Я перевелась в питерский мед, и учёба шла так, будто я шла против течения в ледяной реке. Каждый день казался борьбой не столько с материалом, сколько с собственным дыханием, с постоянным чувством, что меня сжимает невидимый обруч. Там, среди корпусов и аудиторий, я чувствовала себя чужой — в городе, в семье, в собственной коже.
Однажды, в какой-то особенно тяжёлый вечер, я просто взяла и подала документы на программу обмена. Не думала, что возьмут, но через пару месяцев уже собирала чемодан. Америка стала для меня не столько шансом в карьере, сколько спасательным кругом.
К тому времени семья, продав дом и бизнес, перебралась в Эмираты. На праздники они звали меня, но я всегда находила причину остаться там, где была. Иногда мы разговаривали по телефону, но всё чаще эти разговоры сводились к дежурным фразам. Мы виделись редко. Или я просто делала так, чтобы не видеть.
Это было не случайно. Я сама постепенно обрезала все нити так, чтобы мы не запутались в них снова. После того дня на обрыве я поняла: прежнего доверия больше не будет. Мы можем делать вид, что мы семья, но за этим видом зияет пропасть. Я не злилась и не обвиняла, просто приняла, что нас уже нет в том виде, в каком мы были когда-то. И в этой тишине между нами было даже проще дышать.
Америка оказалась идеальной в своей анонимности. Никто не знает твоей истории, никто не пытается копаться в ранах, никто не задаёт вопросов, на которые нет сил отвечать. Там я могла быть просто Ранией — без приставок, без прошлого, без чужих взглядов, в которых читается жалость или осуждение.
Я доучилась, прошла практику в клинике, где операционная пахла стерильностью и металлом, а ритм жизни измерялся звуком кардиомониторов.
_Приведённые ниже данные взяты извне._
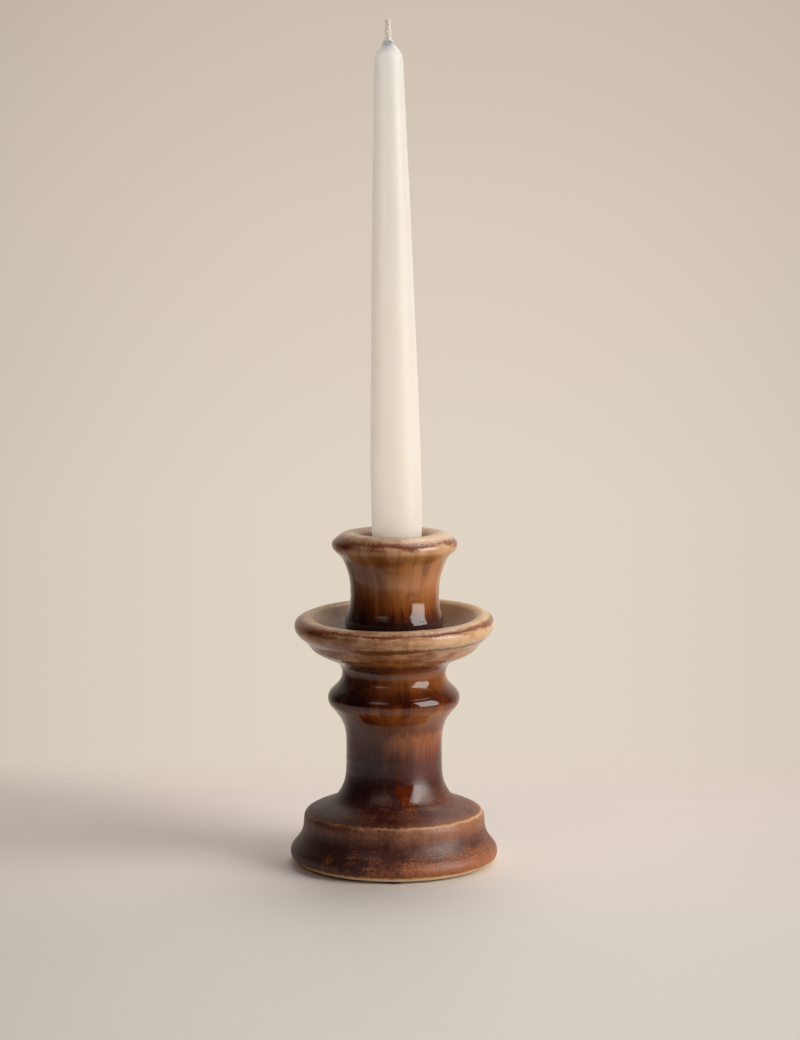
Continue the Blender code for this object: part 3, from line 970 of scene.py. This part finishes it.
def softbox(name, azimuth, elevation, distance, width, height, radiance, colour, softness):
    """A rectangular lamp that faces the candlestick.

    Azimuth is measured in degrees to the right of the camera's side, the lamp's centre has the radiance, and
    softness is the share of its face over which each edge fades.
    """
    light = bpy.data.lights.new(name, "AREA")
    light.shape = "RECTANGLE"
    light.size, light.size_y = width, height
    light.energy = radiance * math.pi * width * height
    light.color = colour
    nodes = Nodes(light)
    u, v, _ = nodes.split(nodes.node("NewGeometry", output="Parametric"))
    edges = [nodes.between(nodes.math("PINGPONG", across, 0.5), 0.0, softness) for across in (u, v)]
    nodes.put(nodes.tree.nodes["Emission"].inputs["Strength"], nodes.times(*edges))
    lamp = bpy.data.objects.new(name, light)
    a, e = math.radians(azimuth), math.radians(elevation)
    away = Vector((math.sin(a) * math.cos(e), -math.cos(a) * math.cos(e), math.sin(e)))
    lamp.location = LIT_POINT + away * distance
    lamp.rotation_euler = (-away).to_track_quat("-Z", "Y").to_euler()
    lamp.visible_camera = False
    bpy.context.scene.collection.objects.link(lamp)
    return lamp


def make_lights():
    """A tall window on the right, a weak one on the left, and a soft light above and behind."""
    softbox(
        "window", azimuth=65, elevation=22, distance=2.3, width=1.8, height=2.25,
        radiance=6.0, colour=(1.0, 0.965, 0.92), softness=0.14,
    )
    softbox(
        "far_window", azimuth=-32, elevation=42, distance=2.4, width=1.7, height=1.5,
        radiance=1.6, colour=(1.0, 0.87, 0.83), softness=0.45,
    )
    softbox(
        "overhead", azimuth=160, elevation=64, distance=2.0, width=1.8, height=1.6,
        radiance=2.9, colour=(1.0, 0.97, 0.95), softness=0.2,
    )


def make_candle_light(*pieces):
    """A broad fill from the left that only the candle receives, so that the wax glows softly all round."""
    fill = softbox(
        "candle_fill", azimuth=-48, elevation=12, distance=2.2, width=2.4, height=2.4,
        radiance=3.5, colour=(1.0, 0.95, 0.9), softness=0.3,
    )
    lit = bpy.data.collections.new("candle_only")
    for piece in pieces:
        lit.objects.link(piece)
    fill.light_linking.receiver_collection = lit


def make_camera():
    data = bpy.data.cameras.new("camera")
    data.lens = CAMERA_LENS
    data.sensor_width = CAMERA_SENSOR
    camera = bpy.data.objects.new("camera", data)
    camera.location = (CAMERA_ASIDE, -CAMERA_DISTANCE, CAMERA_HEIGHT)
    camera.rotation_euler = (math.radians(90) - CAMERA_PITCH, 0, 0)
    bpy.context.scene.collection.objects.link(camera)
    bpy.context.scene.camera = camera


# ======== Assembly ========


def dress(piece, material, body, slot, *nodes):
    """Gives a piece its material and the body it rides on, and hides the CAD nodes it stands for; its slot is
    not used.
    """
    piece.data.materials.clear()
    piece.data.materials.append(material)
    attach(piece, body)
    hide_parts(*nodes)


def main():
    bpy.context.scene.view_settings.view_transform = "Standard"
    make_camera()
    make_world()
    make_floor()
    make_lights()
    body, marks = make_body()
    dress(body, glaze(marks), "holder", "reactive_glaze", "stoneware_body")
    foot, direction, length = candle_axis()
    wax, wax_top = make_candle(foot, direction)
    dress(wax, wax_material(), "candle", "ivory_wax", "candle_wax")
    wick = make_wick(foot, direction, wax_top, length)
    dress(wick, cotton_material(), "candle", "cotton_wick", "candle_wick")
    make_candle_light(wax, wick)
    felt = felt_material()
    for number in range(1, 5):
        dress(make_pad(number), felt, "holder", "brown_felt", f"felt_pad_{number}")


main()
Здесь не было места случайным словам и лишним эмоциям. Только точность. Только холодная ясность действий.
Я осталась работать — не потому что влюбилась в Америку, а потому что не хотела возвращаться туда, где всё напоминает о нём. Здесь я начала делать то, что у меня получалось лучше всего — резать и чинить сердца. Держать их в руках, пока они бьются, и запускать снова, когда останавливаются.
Моё собственное сердце всё это время лежало где-то глубоко, разбитое вдребезги, и я даже не пыталась его собрать. Оно стало просто органом, перекачивающим кровь, но никак не источником жизни. В работе я находила тишину. В работе я исчезала.